▶ [Data lines]:

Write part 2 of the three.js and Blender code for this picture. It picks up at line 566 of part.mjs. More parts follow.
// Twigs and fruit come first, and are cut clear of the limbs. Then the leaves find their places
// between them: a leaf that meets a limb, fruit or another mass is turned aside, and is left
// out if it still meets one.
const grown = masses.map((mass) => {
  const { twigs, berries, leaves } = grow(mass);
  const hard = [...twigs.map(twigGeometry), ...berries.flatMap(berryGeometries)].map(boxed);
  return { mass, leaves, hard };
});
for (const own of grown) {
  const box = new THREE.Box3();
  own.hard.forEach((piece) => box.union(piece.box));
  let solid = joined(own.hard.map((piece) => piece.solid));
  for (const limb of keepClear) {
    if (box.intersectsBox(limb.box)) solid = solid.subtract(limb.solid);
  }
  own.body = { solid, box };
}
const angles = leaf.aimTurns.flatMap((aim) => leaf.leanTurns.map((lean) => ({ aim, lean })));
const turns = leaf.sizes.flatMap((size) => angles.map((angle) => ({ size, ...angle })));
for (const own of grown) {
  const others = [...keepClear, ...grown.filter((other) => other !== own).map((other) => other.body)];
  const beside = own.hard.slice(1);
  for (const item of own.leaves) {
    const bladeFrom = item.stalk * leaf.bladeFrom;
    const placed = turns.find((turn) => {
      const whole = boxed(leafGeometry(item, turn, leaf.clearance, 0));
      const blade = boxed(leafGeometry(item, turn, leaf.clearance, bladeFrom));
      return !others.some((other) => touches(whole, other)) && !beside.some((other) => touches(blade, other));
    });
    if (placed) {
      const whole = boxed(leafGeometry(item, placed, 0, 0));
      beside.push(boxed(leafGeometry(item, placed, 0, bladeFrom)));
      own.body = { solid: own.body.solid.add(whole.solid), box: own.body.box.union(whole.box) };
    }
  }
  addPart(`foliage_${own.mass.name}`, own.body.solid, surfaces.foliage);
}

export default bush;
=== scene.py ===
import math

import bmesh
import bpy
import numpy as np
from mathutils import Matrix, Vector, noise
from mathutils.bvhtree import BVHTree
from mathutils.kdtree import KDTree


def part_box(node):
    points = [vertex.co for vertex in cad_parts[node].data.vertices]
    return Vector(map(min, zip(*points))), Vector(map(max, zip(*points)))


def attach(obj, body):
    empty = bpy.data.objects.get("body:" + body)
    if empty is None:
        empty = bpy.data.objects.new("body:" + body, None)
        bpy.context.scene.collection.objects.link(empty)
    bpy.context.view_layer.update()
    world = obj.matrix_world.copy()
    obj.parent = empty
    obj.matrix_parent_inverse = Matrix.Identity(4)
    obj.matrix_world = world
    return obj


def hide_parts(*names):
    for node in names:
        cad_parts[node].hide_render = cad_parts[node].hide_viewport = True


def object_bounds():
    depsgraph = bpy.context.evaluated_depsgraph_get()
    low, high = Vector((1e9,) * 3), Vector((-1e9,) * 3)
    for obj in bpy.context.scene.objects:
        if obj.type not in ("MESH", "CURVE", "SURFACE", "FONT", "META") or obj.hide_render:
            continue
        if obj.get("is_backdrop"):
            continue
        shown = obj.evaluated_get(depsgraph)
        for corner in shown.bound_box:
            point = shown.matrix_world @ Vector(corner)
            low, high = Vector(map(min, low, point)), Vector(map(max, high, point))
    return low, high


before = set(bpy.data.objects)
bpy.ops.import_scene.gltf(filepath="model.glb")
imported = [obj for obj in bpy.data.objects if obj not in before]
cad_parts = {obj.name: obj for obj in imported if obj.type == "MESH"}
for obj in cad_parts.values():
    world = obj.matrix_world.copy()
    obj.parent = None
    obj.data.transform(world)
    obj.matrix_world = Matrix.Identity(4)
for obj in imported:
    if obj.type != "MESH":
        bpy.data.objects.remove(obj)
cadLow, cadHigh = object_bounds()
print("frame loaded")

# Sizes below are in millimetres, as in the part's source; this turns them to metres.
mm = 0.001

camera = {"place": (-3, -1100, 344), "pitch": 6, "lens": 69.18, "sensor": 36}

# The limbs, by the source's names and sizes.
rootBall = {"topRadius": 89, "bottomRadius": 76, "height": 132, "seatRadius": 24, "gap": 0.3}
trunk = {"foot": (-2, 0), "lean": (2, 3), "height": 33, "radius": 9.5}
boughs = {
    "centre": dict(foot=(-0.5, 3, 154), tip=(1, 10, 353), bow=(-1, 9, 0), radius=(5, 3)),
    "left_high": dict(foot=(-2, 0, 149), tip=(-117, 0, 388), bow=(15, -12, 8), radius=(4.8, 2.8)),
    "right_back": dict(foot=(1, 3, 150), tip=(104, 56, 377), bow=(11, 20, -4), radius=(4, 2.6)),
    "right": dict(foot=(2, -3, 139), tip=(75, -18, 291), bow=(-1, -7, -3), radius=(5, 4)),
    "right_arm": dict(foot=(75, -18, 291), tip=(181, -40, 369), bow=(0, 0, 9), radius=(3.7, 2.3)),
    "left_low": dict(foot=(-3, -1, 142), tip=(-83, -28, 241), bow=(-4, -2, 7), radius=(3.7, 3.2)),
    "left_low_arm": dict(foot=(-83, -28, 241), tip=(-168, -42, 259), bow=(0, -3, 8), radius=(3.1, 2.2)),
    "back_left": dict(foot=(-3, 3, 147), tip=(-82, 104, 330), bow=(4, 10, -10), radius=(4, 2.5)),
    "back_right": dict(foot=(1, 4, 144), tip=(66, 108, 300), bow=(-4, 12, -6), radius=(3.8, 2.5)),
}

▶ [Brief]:
Solely the line containing "beside.push(boxed(leafGeometry(item, placed, 0, bladeFrom)));", the line containing "bpy.context.scene.collection.objects.link(empty)", and the lines between them are to be given again, exactly as written.

▶ [Task result]:
      beside.push(boxed(leafGeometry(item, placed, 0, bladeFrom)));
      own.body = { solid: own.body.solid.add(whole.solid), box: own.body.box.union(whole.box) };
    }
  }
  addPart(`foliage_${own.mass.name}`, own.body.solid, surfaces.foliage);
}

export default bush;
=== scene.py ===
import math

import bmesh
import bpy
import numpy as np
from mathutils import Matrix, Vector, noise
from mathutils.bvhtree import BVHTree
from mathutils.kdtree import KDTree


def part_box(node):
    points = [vertex.co for vertex in cad_parts[node].data.vertices]
    return Vector(map(min, zip(*points))), Vector(map(max, zip(*points)))


def attach(obj, body):
    empty = bpy.data.objects.get("body:" + body)
    if empty is None:
        empty = bpy.data.objects.new("body:" + body, None)
        bpy.context.scene.collection.objects.link(empty)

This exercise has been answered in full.